There will most certainly be areas we will need to improve upon, and we will have other opportunities to improve wages, benefits and work rules for our new employees. No matter what, we will keep fighting to protect your interests; that is what we do.
While it is not perfect — no agreement is — it is far better than what could be expected in interest arbitration, especially during these trying times.
Perhaps most importantly, our successful negotiations and Tentative Agreement prove that collective bargaining works in the public sector — despite the claims of anti-labor lawmakers across the country.
I am proud to have been part of the team, ably led by APWU President Cliff Guffey, which was responsible for negotiating on members’ behalf. An army of people contributed to these discussions — including national officers from headquarters and the field. I would be remiss not to personally thank three people who worked closely with me throughout the entire process, and went above and beyond the call of duty and friendship. Thank you, Phil Tabbita, Tom Maier, and Lyle Krueth: You had my back.
Help for Members in Small Offices
Many of you may not know that I began my career in a small post office in Gadsden, AL, and I subsequently served as state president and National Business Agent for that region. I am well aware of the problems that affect members in our small stations, branches, and associate offices.
Over the years many have criticized the union for focusing too much on the needs of members in large facilities and offices while ignoring problems in smaller offices, and while I do not agree, the criticism is not completely unfounded.
During negotiations, we made it a point to address the problems of members in the smallest of offices. The list of accomplishments for these offices is impressive:
- All PTFs in Level 21 offices and above will be converted to fulltime regular. The guaranteed minimum number of work hours for these employees will rise from two hours per pay period to 30 hours per week.
- All PTRs in any office will be converted to full-time regular. The guaranteed minimum of work hours for these employees will rise from two hours per week to 30 hours per week.
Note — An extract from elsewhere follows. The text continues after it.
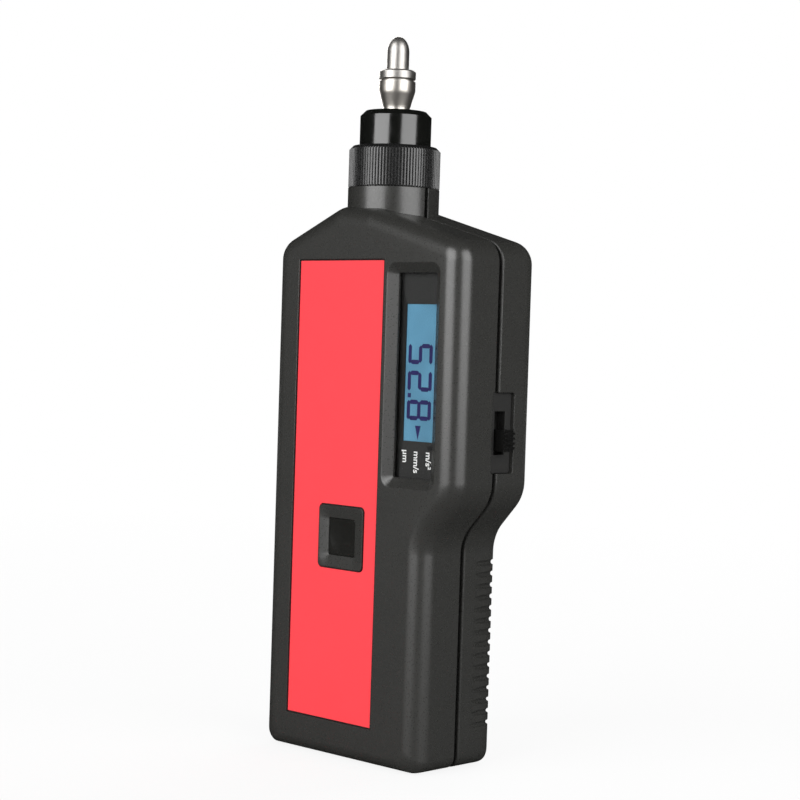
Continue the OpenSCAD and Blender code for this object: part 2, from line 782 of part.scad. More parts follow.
module square_at(x, z, side, r) soft_rect(x - side / 2, z - side / 2, side, side, r);
module measure_key() {
    top = key_sink;
    dish_r = (key_w ^ 2 / 4 + key_dish ^ 2) / (2 * key_dish);
    color([0.06, 0.06, 0.06]) difference() {
        union() {
            from_face(top, key_flange_y + eps) square_at(key_x, key_z, key_w, key_r);
            from_face(key_flange_y, key_flange_y + key_flange_t)
                square_at(key_x, key_z, key_w + 2 * key_flange_w, key_r);
            from_face(key_flange_y, tact_top - plunger_out) square_at(key_x, key_z, key_stem_w, key_r);
        }
        translate([key_x, -front_d + top - dish_r + key_dish, key_z]) sphere(r = dish_r);
    }
}
module tact_switch() {
    color([0.12, 0.12, 0.13]) difference() {
        union() {
            from_face(tact_top, front_d - board_y) square_at(key_x, key_z, tact_w, key_r);
            for (s = [-1, 1], t = [-1, 1]) from_face(front_d - board_y - tact_leg, front_d - board_y)
                translate([key_x + s * tact_w * tact_leg_share, key_z + t * tact_w / 2])
                    square(tact_leg, center = true);
        }
        from_face(tact_top - over, tact_top + plunger_h) translate([key_x, key_z])
            circle(plunger_r + run);
    }
}
module tact_plunger() {
    color([0.8, 0.3, 0.2]) from_face(tact_top - plunger_out, tact_top + plunger_h - key_travel - fit)
        translate([key_x, key_z]) circle(plunger_r);
}

module switch_plate() {
    color([0.22, 0.22, 0.21]) difference() {
        union() {
            from_x(plate_x - eps, x_h - recess_d)
                soft_rect(recess_y, recess_z, recess_w, recess_h, recess_r);
            from_x(plate_x - plate_back_t, plate_x) soft_rect(recess_y - plate_lip + fit,
                recess_z - plate_lip + fit, recess_w + 2 * plate_lip - 2 * fit,
                recess_h + 2 * plate_lip - 2 * fit, recess_r);
        }
        from_x(plate_x - 2 * plate_back_t, x_h + over) translate([slot_y, slot_z])
            square([slot_w, slot_h]);
    }
}
module function_knob() {
    cy = slot_y + slot_w / 2;
    z = slot_z + knob_rest;
    out = x_h + knob_out;
    rib = knob_h / (2 * knob_ribs + 1);
    color([0.08, 0.08, 0.08]) difference() {
        union() {
            from_x(cover_x - eps, out) translate([cy - knob_w / 2, z]) square([knob_w, knob_h]);
            from_x(cover_x - cover_t, cover_x) translate([cy - cover_w / 2, z - cover_h])
                square([cover_w, knob_h + 2 * cover_h]);
            from_x(cover_x - cover_t - driver_h, cover_x) translate([cy, z + knob_h / 2])
                square(driver_w, center = true);
        }
        for (k = [0:knob_ribs]) from_x(out - knob_rib_d, out + over)
            translate([cy - knob_w, z + rib * 2 * k]) square([2 * knob_w, rib]);
    }
}
module function_switch() {
    cy = slot_y + slot_w / 2;
    x = cover_x - cover_t - 2 * fit;
    z = slot_z + slot_h / 2 - can_h / 2;
    color([0.72, 0.73, 0.74]) difference() {
        union() {
            translate([x - can_d, cy - can_w / 2, z]) cube([can_d, can_w, can_h]);
            translate([x - can_d + fit, -board_y + board_t, z + fit])
                cube([can_d - 2 * fit, cy - can_w / 2 + board_y - board_t + eps, can_h - 2 * fit]);
        }
        translate([x - driver_h - fit, cy - driver_w / 2 - fit,
            slot_z + knob_rest + knob_h / 2 - driver_w / 2 - knob_step / 2])
            cube([driver_h + over, driver_w + 2 * fit, driver_w + 3 * knob_step]);
    }
}

module battery() {
    color([0.75, 0.60, 0.20]) {
        translate([0, cell_y, cell_z]) linear_extrude(cell_h)
            soft_rect(-cell_w / 2, -cell_d / 2, cell_w, cell_d, cell_r);
        translate([-stud_pitch / 2, cell_y, cell_z + cell_h - eps])
            cylinder(r = male_r, h = stud_top + eps);
        translate([stud_pitch / 2, cell_y, cell_z + cell_h - eps])
            cylinder(r = female_r, h = stud_top + eps);
    }
}
module battery_snap() {
    z = cell_z + cell_h + fit;
    color([0.05, 0.05, 0.05]) difference() {
        translate([0, snap_y, z]) linear_extrude(snap_h)
            soft_rect(-snap_w / 2, -snap_d / 2, snap_w, snap_d, cell_r);
        translate([-stud_pitch / 2, cell_y, z - over]) cylinder(r = male_r + fit, h = stud_top + over);
        translate([stud_pitch / 2, cell_y, z - over]) cylinder(r = female_r + fit, h = stud_top + over);
    }
}
module battery_leads() {
    top = [0, snap_y, cell_z + cell_h + fit + snap_h];
    pad = [0, -board_y + board_t + lead_r, lead_z];
    for (s = [-1, 1]) color(s < 0 ? [0.8, 0.1, 0.1] : [0.05, 0.05, 0.05]) wire(bend(
        top + [s * lead_gap, 0, 0], top + [s * lead_gap, 0, lead_bow],
        pad + [s * lead_gap, 0, -lead_bow], pad + [s * lead_gap, 0, 0]), lead_r);
}
module battery_pad() {
    color([0.15, 0.15, 0.16]) from_y(-front_d + wall, cell_y - cell_d / 2)
        translate([-pad_w / 2, pad_z]) square([pad_w, pad_h]);
}

module turn_z(points) rotate_extrude() polygon(points);
module sensor_housing() {
    z = neck_top + spigot_h;
    color([0.05, 0.05, 0.05]) difference() {
        turn_z([[0, cap_foot], [cap_r, cap_foot], [cap_r, z], [flange_r, z], [flange_r, z + flange_h],
            [cap_r, z + flange_h], [cap_r, cap_top - cap_chamfer], [cap_r - cap_chamfer, cap_top],
            [0, cap_top]]);
        translate([0, 0, cap_foot - over])
            cylinder(r = cap_r - cap_wall, h = cap_top - roof_t - cap_foot + over);
        translate([0, 0, cap_top - roof_t - over]) cylinder(r = stem_r + run, h = roof_t + 2 * over);
    }
}
module sensor_stem() {
    color([0.75, 0.74, 0.72]) difference() {
        turn_z([[0, stem_foot], [stem_base_r, stem_foot], [stem_base_r, cap_top - roof_t],
            [stem_r, cap_top - roof_t], [stem_r, cap_top + stem_neck_h],
            [collar_r, cap_top + taper_h], [collar_r, band_top], [0, band_top]]);
        translate([0, 0, band_top - stud_h]) cylinder(r = stud_r + run, h = stud_h + over);
        translate([0, 0, stem_foot - over]) cylinder(r = bolt_r + run, h = bolt_in + over);
    }
}
module probe_tip() {
    z = band_top + tip_gap;
    n = z + collar_h;
    color([0.80, 0.79, 0.77]) turn_z(concat(
        [[0, z - stud_h + fit], [stud_r, z - stud_h + fit], [stud_r, z],
            [collar_r - tip_edge, z], [collar_r, z + tip_edge],
            [collar_r, n - tip_edge], [collar_r - tip_edge, n], [nose_r, n]],
        [for (a = [0:nose_step:90]) [nose_r * cos(a), n + nose_straight + nose_end * sin(a)]]
    ));
}
module tip_washer() {
    color([0.45, 0.44, 0.42]) translate([0, 0, band_top]) difference() {
        cylinder(r = collar_r - washer_in, h = tip_gap);
        translate([0, 0, -over]) cylinder(r = stud_r + run, h = tip_gap + 2 * over);
    }
}
module piezo_discs() {
    color([0.85, 0.82, 0.70]) for (k = [1, 2]) translate([0, 0, stem_foot - k * (piezo_t + run)])
        difference() {
            cylinder(r = piezo_r, h = piezo_t);
            translate([0, 0, -over]) cylinder(r = bolt_r + fit, h = piezo_t + 2 * over);
        }
}
module seismic_mass() {
    color([0.50, 0.50, 0.48]) translate([0, 0, mass_foot]) difference() {
        cylinder(r = mass_r, h = mass_h);
        translate([0, 0, -over]) cylinder(r = bolt_r + fit, h = mass_h + 2 * over);
    }
}
module preload_bolt() {
    color([0.65, 0.65, 0.66]) {
        translate([0, 0, mass_foot - bolt_head_h]) cylinder(r = bolt_head_r, h = bolt_head_h);
        translate([0, 0, mass_foot - eps])
            cylinder(r = bolt_r, h = stem_foot + bolt_in - fit - mass_foot);
    }
}
module sensor_end_cap() {
    color([0.20, 0.20, 0.22]) translate([0, 0, cap_foot]) difference() {
        cylinder(r = cap_r - cap_wall - fit, h = end_cap_h);
        translate([0, 0, -over]) cylinder(r = sensor_lead_r + fit, h = end_cap_h + 2 * over);
    }
}
module sensor_lead() {
    board = [0, -board_y + board_t + sensor_lead_r, sensor_lead_z];
    foot = [0, 0, cap_foot - over];
    color([0.12, 0.12, 0.14]) wire(concat(
        [[0, 0, mass_foot - bolt_head_h]],
        bend(foot, foot - [0, 0, sensor_lead_bow], board + [0, 0, sensor_lead_bow], board)
    ), sensor_lead_r);
}
module retaining_ring() {
    seat = neck_top + spigot_h + flange_h + o_ring_room;
    bore = spigot_r + run;
    color([0.07, 0.07, 0.07]) translate([0, 0, neck_top + run]) difference() {
        intersection() {
            linear_extrude(ring_h) polygon([for (k = [0:2 * knurl_n - 1]) let (a = 180 * k / knurl_n)
                (k % 2 == 0 ? neck_r + knurl_tip : neck_r - knurl_d) * [cos(a), sin(a)]]);
            turn_z([[0, 0], [neck_r - ring_edge, 0], [neck_r, ring_edge],
                [neck_r, ring_h - ring_chamfer], [neck_r - ring_chamfer, ring_h], [0, ring_h]]);
        }
        translate([0, 0, -over]) cylinder(r = bore, h = seat - neck_top - run + over);
        cylinder(r = cap_r + ring_lip_gap, h = ring_h + over);
    }
}
module clamp_o_ring() {
    color([0.03, 0.03, 0.03]) translate([0, 0, neck_top + spigot_h + flange_h + o_ring_room / 2])
        rotate_extrude() translate([(cap_r + spigot_r + run) / 2, 0])
            circle(o_ring_room / 2 - run, $fn = 32);
}

// Chip package with legs on two sides, standing on the back of the board
module chip(p, w, h, legs) {
    y = -board_y + board_t;
    pitch = h / (legs + 1);
    color([0.08, 0.08, 0.09]) {
        from_y(y + leg_t, y + leg_t + chip_t) translate(p) square([w, h], center = true);
        for (k = [1:legs], s = [-1, 1]) from_y(y, y + leg_t + chip_t / 2)
            translate(p + [s * (w / 2 + leg_reach / 2 - leg_in), k * pitch - h / 2])
                square([leg_reach, pitch * leg_wide_share], center = true);
    }
}
module converter_chip() chip(on_board(converter_shares), converter_w, converter_w, converter_legs);
module amplifier_chip() chip(on_board(amplifier_shares), amplifier_w, amplifier_h, amplifier_legs);
module capacitors() {
    y = -board_y + board_t;
    color([0.10, 0.12, 0.25]) for (s = capacitor_shares)
        from_y(y, y + can_cap_h) translate(on_board(s)) circle(can_cap_r);
}
module trimmer() {
    y = -board_y + board_t;
    p = on_board(trimmer_shares);
    color([0.15, 0.30, 0.70]) {
        from_y(y, y + trimmer_t) translate(p) square([trimmer_w, trimmer_h], center = true);
        translate([p.x, y + trimmer_t / 2, p.y + trimmer_h / 2 - eps])
            cylinder(r = trimmer_screw_r, h = trimmer_screw_h + eps);
    }
}

front_case();
rear_case();
battery_door();
front_label();
display_window();
display_mask();
lcd_glass();
lcd_backlight();
lcd_frame();
lcd_contact_strips();
main_board();
measure_key();
tact_switch();
tact_plunger();
switch_plate();
function_knob();
function_switch();
battery();
battery_snap();
battery_leads();
battery_pad();
sensor_housing();
sensor_stem();
piezo_discs();
seismic_mass();
preload_bolt();
sensor_end_cap();
sensor_lead();
retaining_ring();
clamp_o_ring();
probe_tip();
tip_washer();
case_screws();
board_screws();
converter_chip();
amplifier_chip();
capacitors();
trimmer();
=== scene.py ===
import math

import bmesh
import bpy
from mathutils import Matrix, Vector


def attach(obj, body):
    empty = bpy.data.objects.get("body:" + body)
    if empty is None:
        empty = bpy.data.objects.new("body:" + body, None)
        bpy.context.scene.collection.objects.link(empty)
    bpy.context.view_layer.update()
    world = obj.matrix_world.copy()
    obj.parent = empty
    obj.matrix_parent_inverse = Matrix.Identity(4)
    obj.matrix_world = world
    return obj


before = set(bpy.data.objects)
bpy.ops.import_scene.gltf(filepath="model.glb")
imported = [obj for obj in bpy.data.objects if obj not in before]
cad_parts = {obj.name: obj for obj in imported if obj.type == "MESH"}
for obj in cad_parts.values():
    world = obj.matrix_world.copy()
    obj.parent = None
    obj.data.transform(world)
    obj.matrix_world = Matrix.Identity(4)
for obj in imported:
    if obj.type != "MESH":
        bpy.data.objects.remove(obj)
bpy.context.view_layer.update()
mm = 0.001

# Camera
# The photograph looks at the meter's front right corner from just above its
# middle, from half a metre away, and leans by almost two degrees.
azimuth, elevation, lean = (math.radians(a) for a in (44.049, 1.759, -1.828))
distance = 0.51192
aim = Vector((0, 0, 0.0954))
aim_pixel = Vector((387.584, 385.006))
frame_pixels = 800
focal_pixels = 1974.196
film_width = 36

away = Vector((math.sin(azimuth) * math.cos(elevation),
               -math.cos(azimuth) * math.cos(elevation), math.sin(elevation)))
level_right = (-away).cross(Vector((0, 0, 1))).normalized()
level_down = (-away).cross(level_right)
right = level_right * math.cos(lean) + level_down * math.sin(lean)
down = level_down * math.cos(lean) - level_right * math.sin(lean)
off_centre = (aim_pixel - Vector((frame_pixels, frame_pixels)) / 2) / focal_pixels
place = aim - distance * (-away + off_centre.x * right + off_centre.y * down)

camera = bpy.data.objects.new("camera", bpy.data.cameras.new("camera"))
camera.data.sensor_width = film_width
camera.data.lens = focal_pixels / frame_pixels * film_width
camera.matrix_world = Matrix.Translation(place) @ Matrix((right, -down, away)).transposed().to_4x4()
bpy.context.scene.collection.objects.link(camera)
bpy.context.scene.camera = camera
bpy.context.scene.view_settings.view_transform = "Standard"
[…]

- There is now a maximum of a one-hour lunch-break for any employee with a non-traditional full-time assignment (anything other than five 8-hour days). 4 Split shifts must now be minimized for PTFs in small offices whenever possible, except where it can result in the maximization of PTFs to full-time.
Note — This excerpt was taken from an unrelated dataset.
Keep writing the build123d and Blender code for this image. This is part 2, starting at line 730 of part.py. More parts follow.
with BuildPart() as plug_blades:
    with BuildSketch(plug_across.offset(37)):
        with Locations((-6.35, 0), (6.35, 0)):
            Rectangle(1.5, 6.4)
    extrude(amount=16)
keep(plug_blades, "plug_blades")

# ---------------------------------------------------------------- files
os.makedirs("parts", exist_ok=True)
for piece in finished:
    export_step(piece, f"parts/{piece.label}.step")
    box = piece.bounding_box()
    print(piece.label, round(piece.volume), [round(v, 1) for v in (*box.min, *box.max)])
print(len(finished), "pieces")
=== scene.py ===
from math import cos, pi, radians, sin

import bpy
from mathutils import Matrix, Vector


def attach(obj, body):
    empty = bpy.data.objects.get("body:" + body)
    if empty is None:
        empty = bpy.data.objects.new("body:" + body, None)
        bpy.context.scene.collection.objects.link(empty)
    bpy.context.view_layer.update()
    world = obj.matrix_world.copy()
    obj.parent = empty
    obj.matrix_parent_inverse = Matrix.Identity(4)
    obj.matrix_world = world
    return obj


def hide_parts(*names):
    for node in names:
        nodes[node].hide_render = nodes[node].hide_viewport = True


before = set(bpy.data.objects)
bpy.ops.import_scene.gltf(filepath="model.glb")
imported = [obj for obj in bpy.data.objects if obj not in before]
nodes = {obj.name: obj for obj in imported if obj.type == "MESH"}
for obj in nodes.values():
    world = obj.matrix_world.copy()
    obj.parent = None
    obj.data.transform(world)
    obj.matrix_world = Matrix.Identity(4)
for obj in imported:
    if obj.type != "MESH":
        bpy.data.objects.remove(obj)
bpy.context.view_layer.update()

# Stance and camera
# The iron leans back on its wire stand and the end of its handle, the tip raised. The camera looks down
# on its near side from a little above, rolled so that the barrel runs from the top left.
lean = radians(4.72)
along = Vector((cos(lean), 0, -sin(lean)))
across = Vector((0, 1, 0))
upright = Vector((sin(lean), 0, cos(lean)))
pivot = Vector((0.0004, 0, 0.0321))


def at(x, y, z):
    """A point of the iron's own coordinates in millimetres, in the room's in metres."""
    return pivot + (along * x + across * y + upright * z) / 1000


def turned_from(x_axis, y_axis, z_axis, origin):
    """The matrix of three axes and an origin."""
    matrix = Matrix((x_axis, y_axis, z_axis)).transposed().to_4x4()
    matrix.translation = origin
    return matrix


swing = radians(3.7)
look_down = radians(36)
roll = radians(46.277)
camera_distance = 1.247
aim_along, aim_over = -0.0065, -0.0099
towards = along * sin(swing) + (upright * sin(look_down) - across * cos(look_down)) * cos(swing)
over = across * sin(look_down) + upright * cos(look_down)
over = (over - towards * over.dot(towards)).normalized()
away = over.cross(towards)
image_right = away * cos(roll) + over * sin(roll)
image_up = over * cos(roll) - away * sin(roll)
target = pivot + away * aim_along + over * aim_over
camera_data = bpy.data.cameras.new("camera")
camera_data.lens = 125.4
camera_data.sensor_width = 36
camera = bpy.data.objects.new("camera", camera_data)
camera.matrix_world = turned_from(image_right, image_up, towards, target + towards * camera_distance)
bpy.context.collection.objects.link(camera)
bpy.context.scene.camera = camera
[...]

- Remaining PTFs in Level 20 and below must be made full-time when the union can demonstrate the need for a full-time assignment of at least 30 hours.
- Post Office Assistant (POA) time is eliminated, so those hours may now be counted toward the 30- hour minimum for maximization purposes.
- Every effort must now be made to create desirable duty assignments from ALL work hours (including Postal Support Employees, or PSEs) for career employees to bid.
- Postmasters may no longer perform bargaining unit work in Level 20 and above post offices.
- Postmasters are limited to a specific amount of time that they may perform bargaining unit work, depending on the size of the office.
- Dual appointed Rural Carrier Reliefs (RCRs) performing clerk work are now prohibited.
- Postmaster Reliefs (PMRs) may no longer work in Level 15 and above offices.
- There are opportunities to increase hours in small offices where custodial work is being contracted out.
I am especially proud of the gains we achieved to protect the most vulnerable members. Now, more than ever, it pays to belong to the APWU.
Now is the time for locals to begin preparing for local negotiations. We have agreed upon a 60-day local negotiating period to commence on Aug. 1, 2011, and conclude no later than Sept. 30, 2011.
The APWU Industrial Relations Department will soon be issuing a new Collective Bargaining Report (CBR). This important tool will assist locals during their negotiations. Many of the changes in the Tentative Agreement will have the potential to impact local memoranda; locals and state organizations are encouraged to start planning their strategy early.